For Blackwell the key question is how to get people to invest in order to provide themselves with a better retirement.
‘That doesn’t mean they are going to invest in UK equities,’ she says. ‘Even the PPF has been disinvesting out of UK equities.’
‘You can’t make people put their pension in whatever pet project politicians might want them to invest in, right? We’re not Argentina.’
She moved into pensions after meeting Danny Truell, a financier who later ran investments for the Wellcome Trust, Britain’s largest charity. Truell, who died in 2019, was planning on setting up an insurance business with his brother Edi and he asked Blackwell to join them.
Blackwell says PIC was set up ‘100 per cent’ to provide solutions for the corporate sponsors of more than 5,000 legacy DB schemes whose assets total £1.4 trillion.
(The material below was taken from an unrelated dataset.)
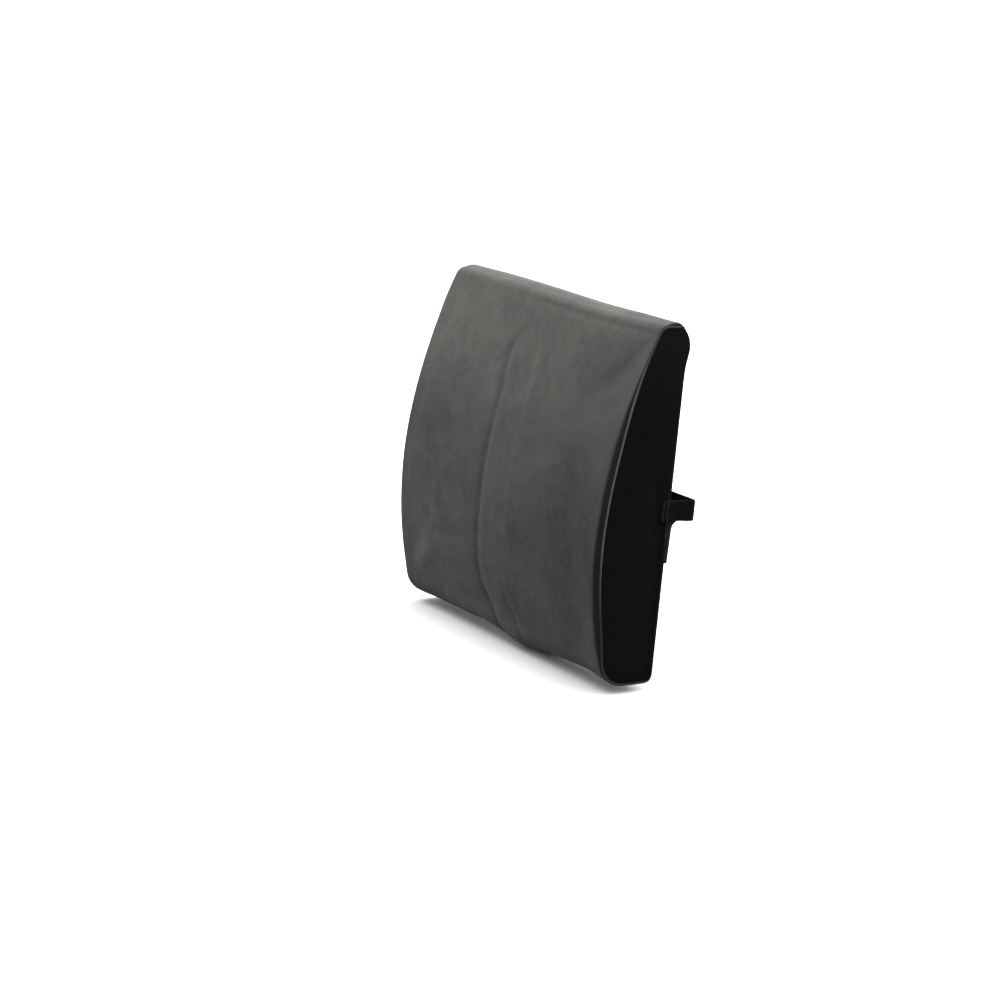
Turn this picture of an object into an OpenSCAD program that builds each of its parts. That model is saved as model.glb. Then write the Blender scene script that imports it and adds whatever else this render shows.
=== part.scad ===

PIC and other specialist insurers strike deals with companies which are seeking to offload pension risks from their balance sheets.
The transfer of these liabilities –the promise to pay workers’ pensions on time and in full – is known as a ‘buy-in’.
It is a market that has grown substantially in recent years, helped by rising interest rates which made some schemes more attractive to insurers like PIC.
‘Now that funding levels have improved the market has kind of exploded,’ says Blackwell.
Earlier this year PIC pulled off the biggest deal of its kind when it agreed to take on £6.5 billion of liabilities from insurer RSA, covering the pensions of around 40,000 policyholders.
‘For about half the schemes that’s their end-goal,’ Blackwell says. ‘We’re going to be busy for quite a long time.’
Meanwhile PIC is looking for more investment opportunities. ‘We need stuff to invest in,’ Blackwell says. ‘And that’s a real problem.’
To address this, PIC has set up the Purposeful Finance Commission – an independent body of leading local authorities which tries to overcome the barriers that communities face when regenerating their neighbourhoods.
It also gives them access to long-term investment to help them to do so.
‘There is only so much central government can do to encourage this sort of development,’ adds Blackwell.
‘So much of it is done at the local level. That’s what it’s really all about.’